-- start --
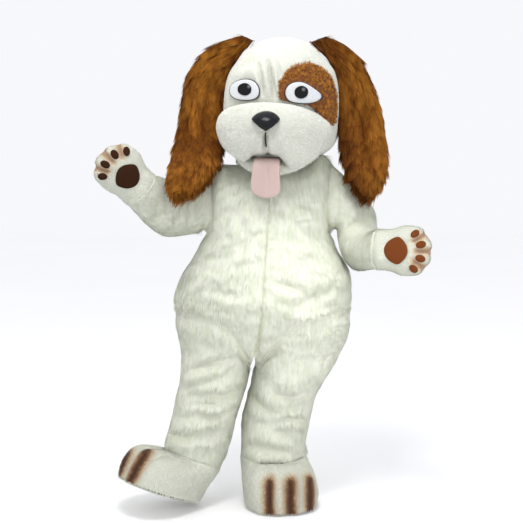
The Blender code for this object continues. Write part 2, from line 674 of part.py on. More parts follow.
MITT_MIDDLE = 0.098          # from the wrist to the middle of the palm
MITT_HALF_WIDTH = 0.104
PALM_HEIGHT = 0.052
BACK_HEIGHT = 0.062
FINGERS = (-51, -17, 17, 51)  # directions of the four fingers from the middle of the palm, degrees
MITT_COLUMNS = (9, 17, 26, 34, 42, 51, 61, 76, 95, 118)
MITT_RINGS = np.array([0, 0.42, 0.72, 0.92, 1.0])


def mitt_reach(angle):
    """Distance from the middle of the palm to the mitt's edge; angle 0 is the way to the tips."""
    degrees = np.degrees(np.angle(np.exp(1j * angle)))
    reach = 0.111 + 0.007 * np.cos(np.radians(degrees)) - 0.012 * fade((np.abs(degrees) - 80) / 60)
    lobes = sum(np.exp(-(((degrees - finger) / 13.0) ** 2)) for finger in FINGERS)
    return reach * (0.93 + 0.115 * lobes * fade((75 - np.abs(degrees)) / 20 + 0.5))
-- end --
What to do. Everything in the listing above should be restated exactly.

Right answer.
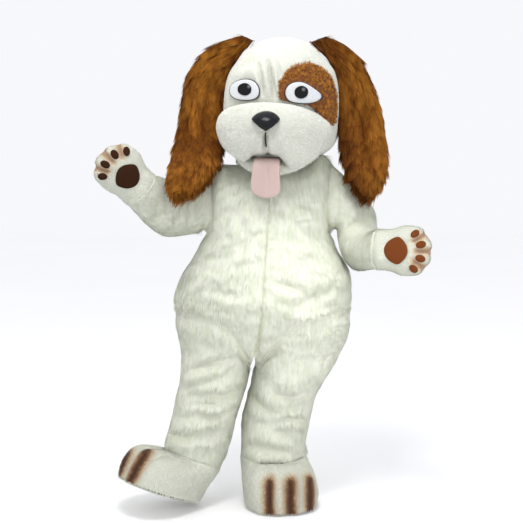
The Blender code for this object continues. Write part 2, from line 674 of part.py on. More parts follow.
MITT_MIDDLE = 0.098          # from the wrist to the middle of the palm
MITT_HALF_WIDTH = 0.104
PALM_HEIGHT = 0.052
BACK_HEIGHT = 0.062
FINGERS = (-51, -17, 17, 51)  # directions of the four fingers from the middle of the palm, degrees
MITT_COLUMNS = (9, 17, 26, 34, 42, 51, 61, 76, 95, 118)
MITT_RINGS = np.array([0, 0.42, 0.72, 0.92, 1.0])


def mitt_reach(angle):
    """Distance from the middle of the palm to the mitt's edge; angle 0 is the way to the tips."""
    degrees = np.degrees(np.angle(np.exp(1j * angle)))
    reach = 0.111 + 0.007 * np.cos(np.radians(degrees)) - 0.012 * fade((np.abs(degrees) - 80) / 60)
    lobes = sum(np.exp(-(((degrees - finger) / 13.0) ** 2)) for finger in FINGERS)
    return reach * (0.93 + 0.115 * lobes * fade((75 - np.abs(degrees)) / 20 + 0.5))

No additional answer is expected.